- [Records for this exercise]:
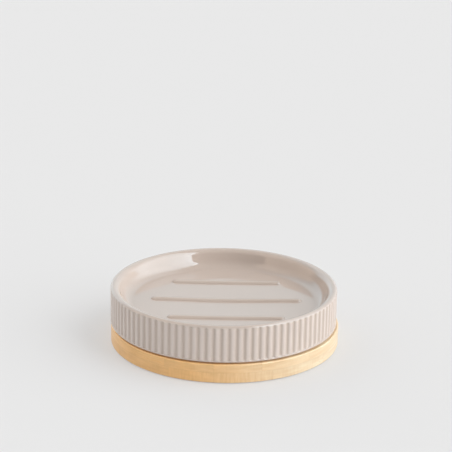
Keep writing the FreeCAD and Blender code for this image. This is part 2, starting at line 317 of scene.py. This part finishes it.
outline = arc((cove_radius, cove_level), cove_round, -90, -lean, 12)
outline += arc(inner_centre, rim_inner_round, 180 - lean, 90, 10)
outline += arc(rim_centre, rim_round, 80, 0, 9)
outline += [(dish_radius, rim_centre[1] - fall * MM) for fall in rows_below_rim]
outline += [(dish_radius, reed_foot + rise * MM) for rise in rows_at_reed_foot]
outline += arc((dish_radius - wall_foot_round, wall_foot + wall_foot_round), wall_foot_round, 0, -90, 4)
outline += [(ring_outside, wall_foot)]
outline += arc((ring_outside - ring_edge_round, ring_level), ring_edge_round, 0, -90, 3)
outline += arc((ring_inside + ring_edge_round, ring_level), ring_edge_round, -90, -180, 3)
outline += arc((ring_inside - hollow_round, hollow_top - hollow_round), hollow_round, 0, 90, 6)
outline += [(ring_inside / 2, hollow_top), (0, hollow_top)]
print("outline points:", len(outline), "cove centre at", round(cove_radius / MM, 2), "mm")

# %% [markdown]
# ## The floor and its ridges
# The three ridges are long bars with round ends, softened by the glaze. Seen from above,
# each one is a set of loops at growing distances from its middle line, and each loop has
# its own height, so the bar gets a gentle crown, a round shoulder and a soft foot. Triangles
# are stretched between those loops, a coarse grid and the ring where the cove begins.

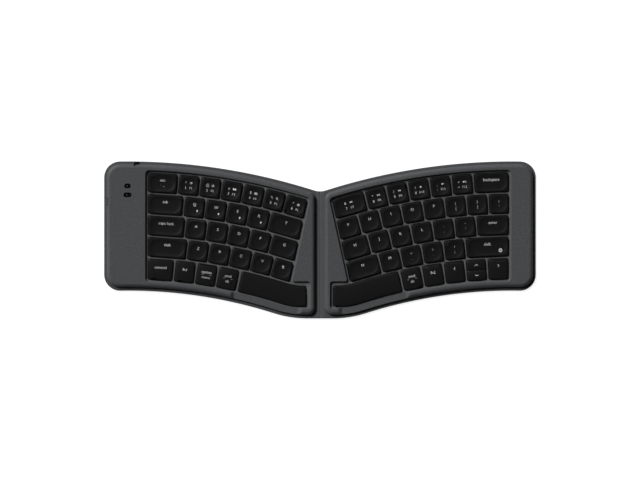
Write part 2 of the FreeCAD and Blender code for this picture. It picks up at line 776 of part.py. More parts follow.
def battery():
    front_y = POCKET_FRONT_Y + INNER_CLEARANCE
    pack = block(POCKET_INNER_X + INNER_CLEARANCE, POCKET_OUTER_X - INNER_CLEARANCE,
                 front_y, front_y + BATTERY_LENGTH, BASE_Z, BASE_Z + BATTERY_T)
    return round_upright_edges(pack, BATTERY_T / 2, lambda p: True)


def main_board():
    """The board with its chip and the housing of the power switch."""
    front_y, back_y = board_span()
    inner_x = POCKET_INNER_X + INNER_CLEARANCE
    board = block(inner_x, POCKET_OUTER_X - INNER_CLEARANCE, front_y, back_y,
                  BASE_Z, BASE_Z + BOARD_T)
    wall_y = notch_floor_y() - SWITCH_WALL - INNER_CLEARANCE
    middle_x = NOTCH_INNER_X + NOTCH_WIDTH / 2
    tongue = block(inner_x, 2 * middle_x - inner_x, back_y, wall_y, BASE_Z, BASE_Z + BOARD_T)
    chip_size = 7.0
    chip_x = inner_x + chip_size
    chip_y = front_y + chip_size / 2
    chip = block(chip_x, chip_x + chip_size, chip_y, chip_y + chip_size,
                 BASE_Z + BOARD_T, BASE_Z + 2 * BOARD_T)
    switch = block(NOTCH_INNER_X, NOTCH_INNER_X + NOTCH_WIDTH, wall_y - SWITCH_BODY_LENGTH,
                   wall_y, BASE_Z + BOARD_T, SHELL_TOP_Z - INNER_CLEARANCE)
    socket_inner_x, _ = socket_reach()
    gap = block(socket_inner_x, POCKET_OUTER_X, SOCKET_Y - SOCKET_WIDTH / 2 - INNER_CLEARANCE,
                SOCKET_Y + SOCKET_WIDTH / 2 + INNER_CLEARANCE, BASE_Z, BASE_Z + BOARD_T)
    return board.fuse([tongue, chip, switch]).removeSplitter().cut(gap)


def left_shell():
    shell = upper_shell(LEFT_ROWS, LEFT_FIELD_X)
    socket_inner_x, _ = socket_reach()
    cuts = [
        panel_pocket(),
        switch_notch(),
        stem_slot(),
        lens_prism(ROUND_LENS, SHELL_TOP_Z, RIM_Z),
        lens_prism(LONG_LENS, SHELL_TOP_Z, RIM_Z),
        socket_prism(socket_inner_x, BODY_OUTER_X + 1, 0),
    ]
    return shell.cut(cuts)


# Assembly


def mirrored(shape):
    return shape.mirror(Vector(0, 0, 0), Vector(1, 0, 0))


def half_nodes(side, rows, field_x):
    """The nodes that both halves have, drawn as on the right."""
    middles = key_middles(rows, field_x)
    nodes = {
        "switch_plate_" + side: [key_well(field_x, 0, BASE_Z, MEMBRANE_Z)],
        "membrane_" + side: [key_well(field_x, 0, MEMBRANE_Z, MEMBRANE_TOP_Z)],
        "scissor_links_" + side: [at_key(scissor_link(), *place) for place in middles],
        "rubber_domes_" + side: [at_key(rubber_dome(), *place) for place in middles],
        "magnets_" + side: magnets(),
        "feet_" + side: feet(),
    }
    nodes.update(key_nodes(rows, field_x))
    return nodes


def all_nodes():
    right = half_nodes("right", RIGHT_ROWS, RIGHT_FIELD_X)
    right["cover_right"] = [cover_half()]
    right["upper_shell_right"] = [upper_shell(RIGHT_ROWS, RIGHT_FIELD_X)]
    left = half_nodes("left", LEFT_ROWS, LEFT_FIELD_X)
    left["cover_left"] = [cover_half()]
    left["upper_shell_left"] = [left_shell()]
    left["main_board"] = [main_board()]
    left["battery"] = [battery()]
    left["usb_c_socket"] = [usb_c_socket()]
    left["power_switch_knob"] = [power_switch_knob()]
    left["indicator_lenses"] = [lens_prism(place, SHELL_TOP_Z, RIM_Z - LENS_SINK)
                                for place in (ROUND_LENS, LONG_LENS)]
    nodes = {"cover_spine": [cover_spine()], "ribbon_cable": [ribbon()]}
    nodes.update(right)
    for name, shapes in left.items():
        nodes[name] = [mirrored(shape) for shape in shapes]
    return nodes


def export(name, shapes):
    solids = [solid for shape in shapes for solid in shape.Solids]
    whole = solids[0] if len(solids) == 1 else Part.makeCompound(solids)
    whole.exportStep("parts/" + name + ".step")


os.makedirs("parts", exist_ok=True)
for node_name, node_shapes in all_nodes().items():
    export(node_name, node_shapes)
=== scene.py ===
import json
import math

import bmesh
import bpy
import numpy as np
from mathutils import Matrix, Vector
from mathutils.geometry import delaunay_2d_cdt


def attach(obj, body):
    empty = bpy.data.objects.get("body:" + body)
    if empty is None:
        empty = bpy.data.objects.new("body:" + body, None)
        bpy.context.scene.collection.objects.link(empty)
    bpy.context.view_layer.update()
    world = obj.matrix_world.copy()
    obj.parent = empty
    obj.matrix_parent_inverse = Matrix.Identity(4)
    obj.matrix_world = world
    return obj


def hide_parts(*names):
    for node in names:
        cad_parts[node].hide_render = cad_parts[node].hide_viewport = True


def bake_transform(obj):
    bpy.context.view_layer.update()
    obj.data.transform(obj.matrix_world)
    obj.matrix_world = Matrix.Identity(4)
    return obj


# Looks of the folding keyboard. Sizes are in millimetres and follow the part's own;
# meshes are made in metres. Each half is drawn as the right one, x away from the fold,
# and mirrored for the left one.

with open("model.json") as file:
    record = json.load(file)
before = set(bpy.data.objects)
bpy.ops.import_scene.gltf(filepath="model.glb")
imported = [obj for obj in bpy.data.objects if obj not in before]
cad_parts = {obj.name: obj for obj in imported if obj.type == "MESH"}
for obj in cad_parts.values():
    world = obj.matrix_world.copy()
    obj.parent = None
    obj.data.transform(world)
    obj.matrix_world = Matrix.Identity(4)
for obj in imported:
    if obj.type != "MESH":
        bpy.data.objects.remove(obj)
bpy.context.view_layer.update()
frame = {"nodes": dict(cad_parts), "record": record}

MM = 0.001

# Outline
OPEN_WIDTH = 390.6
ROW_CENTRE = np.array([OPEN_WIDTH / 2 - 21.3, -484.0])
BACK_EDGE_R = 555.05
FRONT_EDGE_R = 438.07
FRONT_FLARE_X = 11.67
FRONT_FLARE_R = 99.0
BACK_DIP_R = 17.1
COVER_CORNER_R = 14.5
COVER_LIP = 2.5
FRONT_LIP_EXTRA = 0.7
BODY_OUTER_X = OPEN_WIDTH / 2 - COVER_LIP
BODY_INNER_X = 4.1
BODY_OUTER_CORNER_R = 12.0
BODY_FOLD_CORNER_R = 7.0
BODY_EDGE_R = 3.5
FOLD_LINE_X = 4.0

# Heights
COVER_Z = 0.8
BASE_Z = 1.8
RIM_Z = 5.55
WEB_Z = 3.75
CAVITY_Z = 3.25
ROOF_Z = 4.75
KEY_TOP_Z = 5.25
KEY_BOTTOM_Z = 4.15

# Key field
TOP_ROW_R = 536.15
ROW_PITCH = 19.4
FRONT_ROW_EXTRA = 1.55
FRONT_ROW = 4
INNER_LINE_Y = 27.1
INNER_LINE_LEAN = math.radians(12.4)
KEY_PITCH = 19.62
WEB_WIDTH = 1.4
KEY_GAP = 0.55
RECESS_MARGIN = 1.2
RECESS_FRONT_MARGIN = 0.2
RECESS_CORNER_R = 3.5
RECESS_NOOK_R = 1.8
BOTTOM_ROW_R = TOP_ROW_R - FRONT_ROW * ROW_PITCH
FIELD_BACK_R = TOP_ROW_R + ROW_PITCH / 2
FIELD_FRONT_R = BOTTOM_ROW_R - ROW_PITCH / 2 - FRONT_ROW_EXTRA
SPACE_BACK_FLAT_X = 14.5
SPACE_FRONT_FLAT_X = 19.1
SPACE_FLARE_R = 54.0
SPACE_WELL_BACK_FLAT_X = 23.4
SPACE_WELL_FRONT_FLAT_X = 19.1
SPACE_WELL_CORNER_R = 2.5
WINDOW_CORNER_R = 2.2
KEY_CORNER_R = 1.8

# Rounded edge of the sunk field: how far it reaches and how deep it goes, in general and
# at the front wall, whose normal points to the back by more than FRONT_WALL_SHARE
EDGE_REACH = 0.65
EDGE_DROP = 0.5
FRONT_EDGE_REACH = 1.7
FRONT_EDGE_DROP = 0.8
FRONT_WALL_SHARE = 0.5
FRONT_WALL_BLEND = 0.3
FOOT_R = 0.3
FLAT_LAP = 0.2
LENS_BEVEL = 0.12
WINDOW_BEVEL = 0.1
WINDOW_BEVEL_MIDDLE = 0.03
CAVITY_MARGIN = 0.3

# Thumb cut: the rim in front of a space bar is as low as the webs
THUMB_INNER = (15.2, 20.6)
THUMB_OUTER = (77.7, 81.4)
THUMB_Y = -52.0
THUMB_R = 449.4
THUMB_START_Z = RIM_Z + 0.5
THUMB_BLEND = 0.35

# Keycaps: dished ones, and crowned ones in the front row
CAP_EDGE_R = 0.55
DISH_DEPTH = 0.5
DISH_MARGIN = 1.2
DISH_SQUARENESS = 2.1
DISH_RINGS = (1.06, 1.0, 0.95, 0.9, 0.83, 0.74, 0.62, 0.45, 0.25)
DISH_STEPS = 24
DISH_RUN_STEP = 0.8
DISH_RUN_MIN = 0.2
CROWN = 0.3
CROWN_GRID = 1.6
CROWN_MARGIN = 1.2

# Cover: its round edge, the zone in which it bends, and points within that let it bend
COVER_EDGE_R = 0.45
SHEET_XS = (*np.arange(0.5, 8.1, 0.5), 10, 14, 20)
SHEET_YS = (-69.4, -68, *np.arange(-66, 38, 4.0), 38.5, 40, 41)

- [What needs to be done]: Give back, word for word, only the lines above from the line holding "RIM_Z - LENS_SINK)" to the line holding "before = set(bpy.data.objects)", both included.

- [Final result]:
    left["indicator_lenses"] = [lens_prism(place, SHELL_TOP_Z, RIM_Z - LENS_SINK)
                                for place in (ROUND_LENS, LONG_LENS)]
    nodes = {"cover_spine": [cover_spine()], "ribbon_cable": [ribbon()]}
    nodes.update(right)
    for name, shapes in left.items():
        nodes[name] = [mirrored(shape) for shape in shapes]
    return nodes


def export(name, shapes):
    solids = [solid for shape in shapes for solid in shape.Solids]
    whole = solids[0] if len(solids) == 1 else Part.makeCompound(solids)
    whole.exportStep("parts/" + name + ".step")


os.makedirs("parts", exist_ok=True)
for node_name, node_shapes in all_nodes().items():
    export(node_name, node_shapes)
=== scene.py ===
import json
import math

import bmesh
import bpy
import numpy as np
from mathutils import Matrix, Vector
from mathutils.geometry import delaunay_2d_cdt


def attach(obj, body):
    empty = bpy.data.objects.get("body:" + body)
    if empty is None:
        empty = bpy.data.objects.new("body:" + body, None)
        bpy.context.scene.collection.objects.link(empty)
    bpy.context.view_layer.update()
    world = obj.matrix_world.copy()
    obj.parent = empty
    obj.matrix_parent_inverse = Matrix.Identity(4)
    obj.matrix_world = world
    return obj


def hide_parts(*names):
    for node in names:
        cad_parts[node].hide_render = cad_parts[node].hide_viewport = True


def bake_transform(obj):
    bpy.context.view_layer.update()
    obj.data.transform(obj.matrix_world)
    obj.matrix_world = Matrix.Identity(4)
    return obj


# Looks of the folding keyboard. Sizes are in millimetres and follow the part's own;
# meshes are made in metres. Each half is drawn as the right one, x away from the fold,
# and mirrored for the left one.

with open("model.json") as file:
    record = json.load(file)
before = set(bpy.data.objects)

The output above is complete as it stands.